┏━━

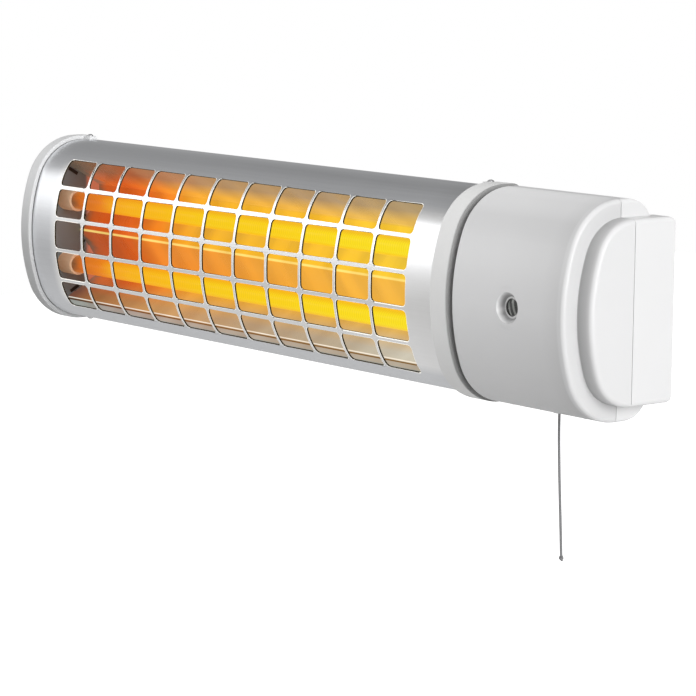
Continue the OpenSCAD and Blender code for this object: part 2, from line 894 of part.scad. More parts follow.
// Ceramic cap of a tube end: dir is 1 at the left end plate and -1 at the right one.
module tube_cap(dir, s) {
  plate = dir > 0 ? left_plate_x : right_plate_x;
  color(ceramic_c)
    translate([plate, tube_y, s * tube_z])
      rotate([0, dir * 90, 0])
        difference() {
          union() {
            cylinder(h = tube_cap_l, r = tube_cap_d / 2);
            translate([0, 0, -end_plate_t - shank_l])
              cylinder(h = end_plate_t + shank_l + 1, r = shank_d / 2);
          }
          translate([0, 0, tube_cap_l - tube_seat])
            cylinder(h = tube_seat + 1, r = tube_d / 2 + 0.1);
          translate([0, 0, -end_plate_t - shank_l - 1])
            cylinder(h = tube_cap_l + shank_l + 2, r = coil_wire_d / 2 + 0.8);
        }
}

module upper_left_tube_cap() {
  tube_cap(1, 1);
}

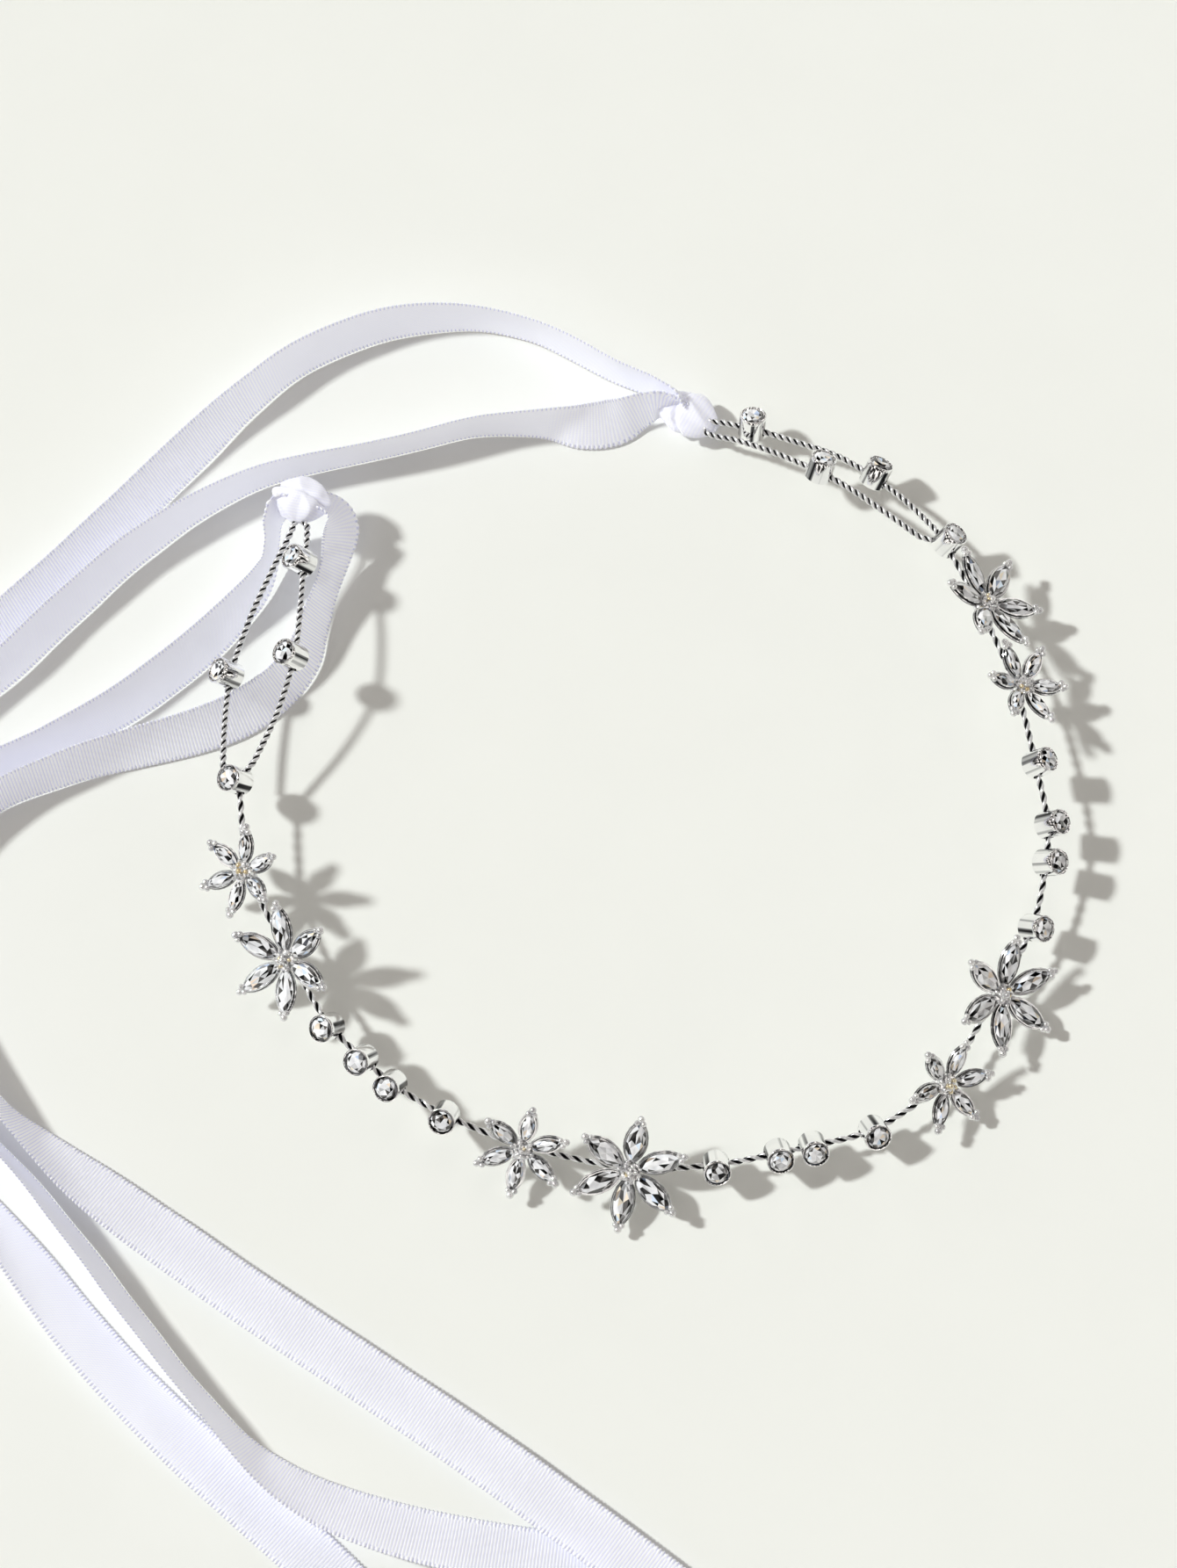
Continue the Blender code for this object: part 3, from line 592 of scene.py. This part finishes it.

┗━━

EXERCISE DETAILS: For the records above, state how many lines include the string "from", giving the number and nothing else.

EXERCISE ANSWER: 2